In March 2020, as shelves emptied in supermarkets across the world, there were concerns that a similar story might unfold. Many countries faced worker shortages: Italian farmers could not hire the 350,000 temporary workers they normally do for the spring planting season hit. And some countries restricted the export of strategic food commodities, like wheat in Russia and rice in Vietnam.

But despite these warning signs, food supply chains have so far broadly continued delivering food to populations in Europe, North America and most of Asia and South America. Global production is much higher than it was in 2008, with stock of cereals twice as high.

Not so in Africa

Yet the situation is different across much of Africa.

Food systems and the governance mechanisms that underpin them remain weak, and many countries also lack the social welfare mechanisms, institutions and strength of the private sector to mitigate the impact. The disruptions to supply chains caused by COVID-19 have shone a light on these vulnerabilities.

We can now see that there are four underlying factors which are driving a potential food crisis across Africa.

  • First, African households affected by COVID-19 containment measures and the global economic downturn have less money to purchase food. Analysis by the International Food Policy Research Institute (IFPRI) shows that during Rwanda’s six-week lockdown between 21 March and 4 May, total GDP declined by 39% and poverty increased by 20 percentage points.
  • Second, disrupted global supply chains have reduced Africa’s ability to import food – the continent imports a net $51bn per year. A significant proportion of this is transported as cargo on passenger planes. When air travel plunged following border restrictions, cargo capacity was greatly reduced and air freight rates surged 80 per cent between February and April.
  • Third, local agricultural production has been disrupted. In Ethiopia, the government has projected that food production in the upcoming harvest season could decrease by 8%.
  • Fourth, African logistics are struggling to adapt. Trucking capacity in West Africa declined 30% in April as borders closed and restrictions were imposed on drivers.

How to address these vulnerabilities?

To minimise the risk of increased political stability across the continent, or a humanitarian crisis that developed countries may come under pressure to finance, the key question that needs answering is what can be done differently to address these vulnerabilities and build the resilience of food systems to future shocks?

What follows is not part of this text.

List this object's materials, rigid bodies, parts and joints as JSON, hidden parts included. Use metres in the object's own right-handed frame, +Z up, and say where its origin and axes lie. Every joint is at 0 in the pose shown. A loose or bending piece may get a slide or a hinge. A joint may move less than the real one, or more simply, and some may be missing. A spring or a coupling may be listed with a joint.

The key insight from agricultural development in developing countries in recent years is that in order to build resilience, the international community needs to change its approach. It cannot remain too narrowly focused on direct, short-term support to farmers. Rather, it has to support the development of local markets and of government systems.

To do this successfully, it is essential to fully back the agriculture transformation agenda of African governments. This means tailoring financial and technical assistance, as well as investment facilitation efforts that create business opportunities for other countries, to fully back agricultural value chains and markets that are prioritised by the host government.

Many governments have already identified value chains in which the country can actually compete in a globalised economy; and which have the potential to create large numbers of farm and non-farm jobs while spurring local innovation and entrepreneurship. Additionally, such support needs to go beyond working only within the sphere of farm production. It needs to extend to sectors such as rural infrastructure, agro-processing, access to finance, land, investment, agtech solutions and skills.

It is time for the international community to fully endorse and be responsive to the agricultural transformation agenda of African countries. This is the best way to meet both African and international community goals on food security. The alternative is to risk compounding Africa’s COVID-19 crisis with a new food crisis.